Your personal credit rating follows you through life, reflecting your history of credit interactions. From an early age, your performance managing phone contracts, car loans, credit cards balances and other forms of consumer credit form the basis for your rating. Each positive entry fortifies your financial reputation, slowly helping your credit score inch upward. Late payments and credit inconsistencies, on the other hand, quickly erode your creditworthiness – particularly in the eyes of creditors.
With so much on the line, your credit score is one of your most important financial concerns. In fact, treated properly, it serves as a lifelong asset, reinforcing your ability to borrow money and make purchases you’d otherwise be unable to afford. As you manage personal finances and plot for future financial security, consider these essential reasons to protect and preserve a positive credit rating.
Credit Scoring Summarizes Your Financial History
In order to weigh risk and evaluate individual applicants, lenders rely on a standardized series of credit reports. The summaries, furnished by credit reporting agencies, acknowledge financial transactions in which you’ve participated, including details about payment habits and account irregularities. The sum of these interactions is ultimately distilled to a single “credit score”, assigning a number to your credit performance. Lenders use credit scores to evaluate potential clients and match applicants with qualified financial products. There are several reasons to nurture and protect a high score.
Access to Credit – The past predicts the future, so creditors use your history to forecast risk. With a high credit score and well-managed debt history, you are in a good position to land needed financing, as long as your income level supports repayment. A low credit score, on the other hand, closes doors among lenders, who cannot afford to do business with risky borrowers.
Good credit is not built overnight, so each gain should be protected and reinforced with responsible cash management. It is much easier to maintain a positive rating than it is to erase missteps, which typically stay on your record for several years.
Low APR and Flexible Terms – The higher your credit score, the more power you have to negotiate the best possible terms for financing. The lowest credit card APRs, for example, are reserved for users with excellent credit scores and a history of timely payments. Without a strong rating, access to top tier rates is limited, leaving you to pay more interest on credit card balances. Similarly, the mortgage industry extends the lowest rates to well-qualified buyers, who may also sidestep mortgage insurance requirements and other measures aimed at poor credit applicants. Good credit borrowing options may also include flexible repayment terms, granting further privilege to borrowers with the best credit scores.
Affordable Insurance Premiums – Like banks and other lenders, insurance companies strive to limit risk exposure. As a result, applicants with good credit are given preferred rates. Your location, claims history and other factors also weigh heavily on premium amounts, but a strong credit rating works in your favor, as underwriters price policies.

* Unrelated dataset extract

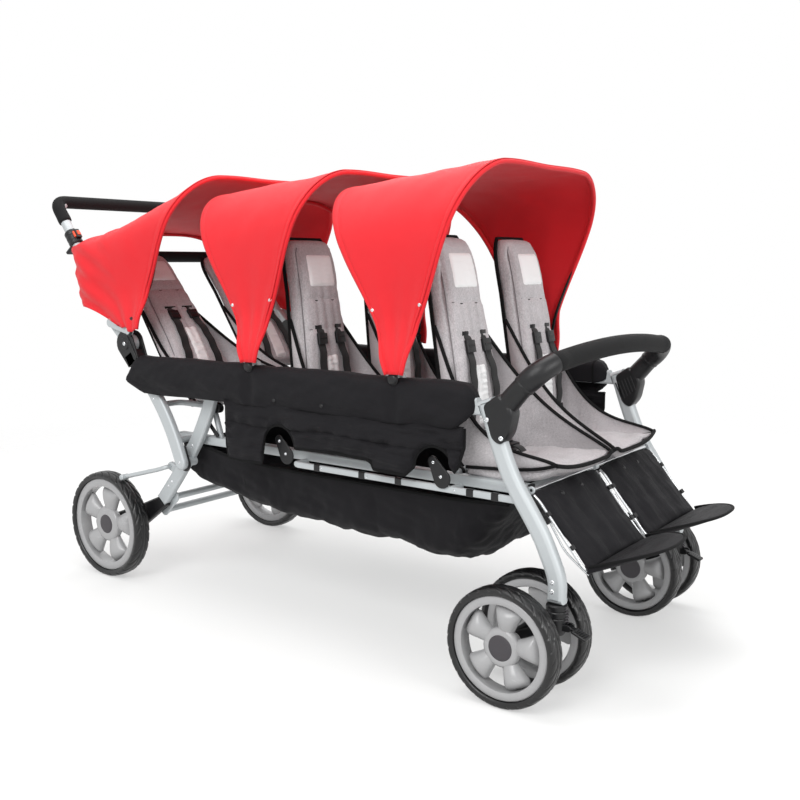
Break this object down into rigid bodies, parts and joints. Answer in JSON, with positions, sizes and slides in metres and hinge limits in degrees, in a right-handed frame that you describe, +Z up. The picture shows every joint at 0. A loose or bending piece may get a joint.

Communication and Utility Accounts – Establishing basic service accounts, for electricity and other utilities, is more difficult for those with credit inconsistencies working against them. Like other vendors, utility companies and phone service providers seek assurances bills will be paid, so a poor credit score is a major stumbling block for securing favorable terms. Even your cable TV company uses credit information to vet potential customers, illustrating the long reach of your credit score.
Employability – Depending upon your field, credit references may be required to secure employment. Though employers cannot discriminate based on your past, it is easy for most would-be employers to justify credit checks. Even if your job doesn’t involve direct money management, a solid credit history illustrates responsible behavior, which is desirable to employers of all kinds.
Repairing a damaged credit rating is much more difficult than maintaining a positive financial reputation. As you borrow money and repay various forms of credit, it is important to abide by the terms of each arrangement, making timely payments, until obligations are cleared. Delinquency, default, foreclosure and other irregularities will quickly diminish your credit score, limiting your eligibility for future financing. Stay true to repayment schedules and debt obligations, on the other hand, and your high credit score will help carry you toward financial security.